Following the shootings at Kent State on May 4, 1970, the political support felt by Americans for the ongoing Vietnam War that followed was felt immediately, said Lori Boes, assistant director at the May 4 Visitors Center.

“After the shootings, the support in the United States for the Vietnam War dropped,” Boes said.

She noted that days after the shootings, college students across the country walked out of class in solidarity with those who died at Kent State.

Boes said it galvanized the younger generation — who were increasingly divided from older generations — to protest.

Though separated by 40 years, he political divisions between protest movements of today and in the ’70s are strikingly similar, Boes said. 

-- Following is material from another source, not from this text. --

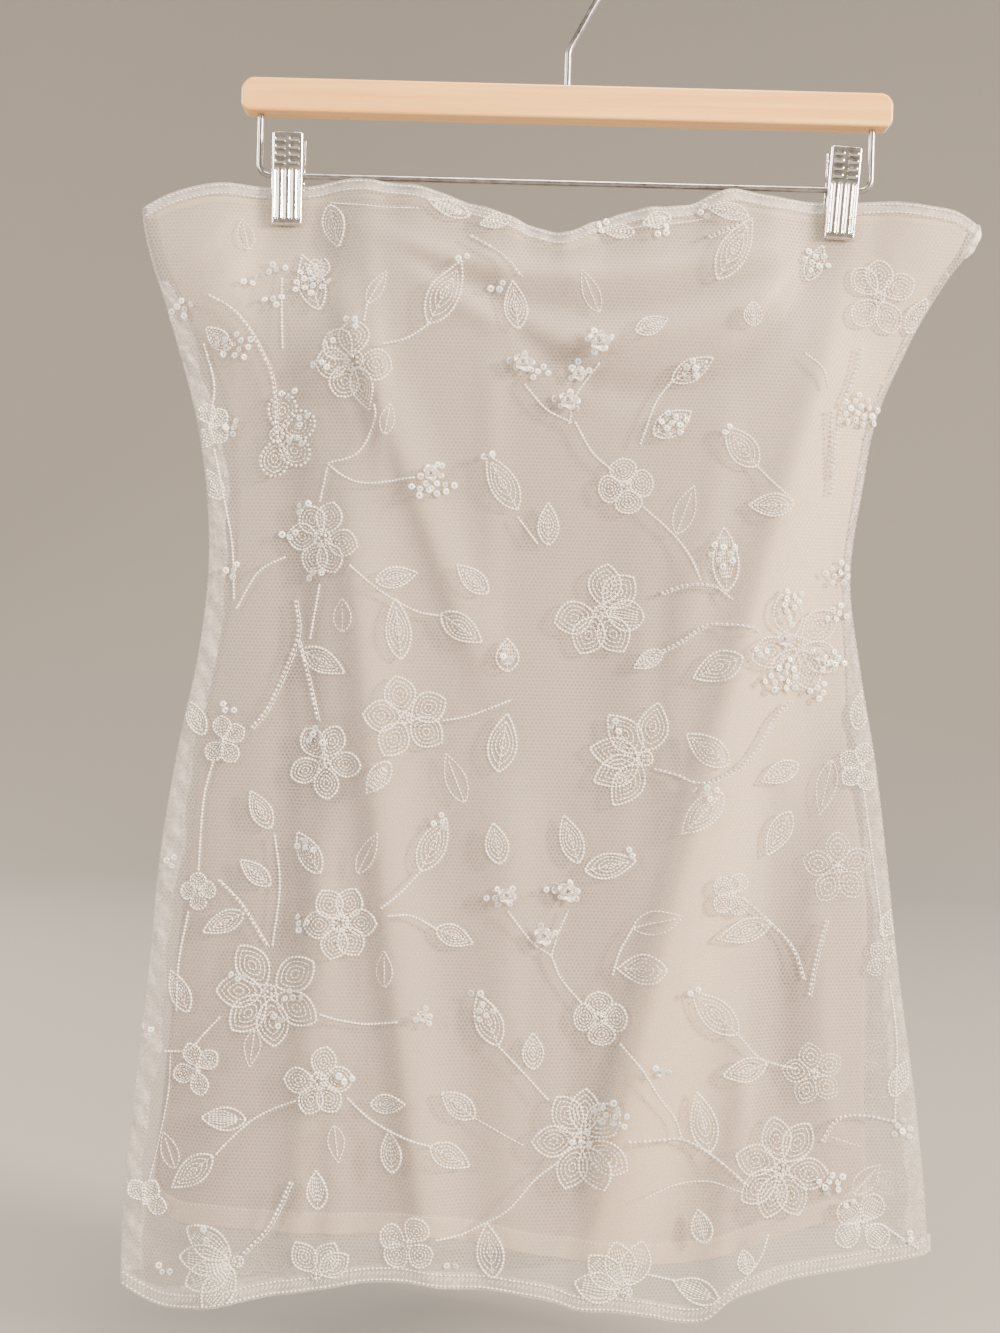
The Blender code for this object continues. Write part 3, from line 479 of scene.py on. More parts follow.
# All tables of the cloth are in millimetres, read off the photo. First the two side seams of both
# layers, and how far the lining's front and back stand off the middle plane.
SIDE_COLUMNS = ("z", "tulle_left", "tulle_right", "lining_left", "lining_right", "front", "back")
SIDE_ROWS = (
    (-760, -229.0, 217.5, -213.0, 183.5, 14.5, 13.5),
    (-690, -228.0, 212.5, -211.0, 180.5, 14.5, 13.5),
    (-630, -223.0, 205.0, -206.5, 177.0, 14.0, 13.0),
    (-570, -217.5, 195.5, -202.0, 176.5, 13.5, 12.5),
    (-510, -213.0, 187.5, -197.0, 174.5, 13.0, 12.5),
    (-450, -204.5, 179.0, -192.0, 163.5, 12.5, 12.0),
    (-400, -195.0, 169.5, -183.0, 160.5, 12.0, 12.0),
    (-350, -190.5, 162.5, -176.5, 157.5, 12.0, 11.5),
    (-300, -194.0, 168.0, -176.0, 163.0, 13.5, 12.0),
    (-260, -202.0, 175.0, -182.5, 170.0, 15.0, 13.0),
    (-230, -211.0, 187.0, -197.0, 182.0, 16.0, 13.5),
    (-205, -219.0, 199.0, -210.0, 193.5, 15.5, 13.0),
    (-185, -226.0, 211.0, -219.5, 205.5, 13.5, 12.0),
    (-165, -231.0, 224.5, -225.0, 218.5, 11.0, 10.0),
    (-140, -232.5, 229.5, -227.0, 224.0, 9.5, 9.0),
)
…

“We ask students if there’s anything that would make them protest, and three years ago we couldn’t get anyone to answer ‘yes,’” Boes said. “Then, as Black Lives Matter happened — look at the protests we’ve seen since (the election of President Donald) Trump — now we ask students and they say ‘yes, I can see myself protesting.”

Boes said the shift that’s happened in the viewing of protesting millennials just in the last three years among millennials about what it can and can’t do is “really interesting.”

She said the divisions today aren’t generational differences, but ideological differences of conservatives and liberals. The call for protest is just as strong because of these divisions as it was in 1970, Boes said.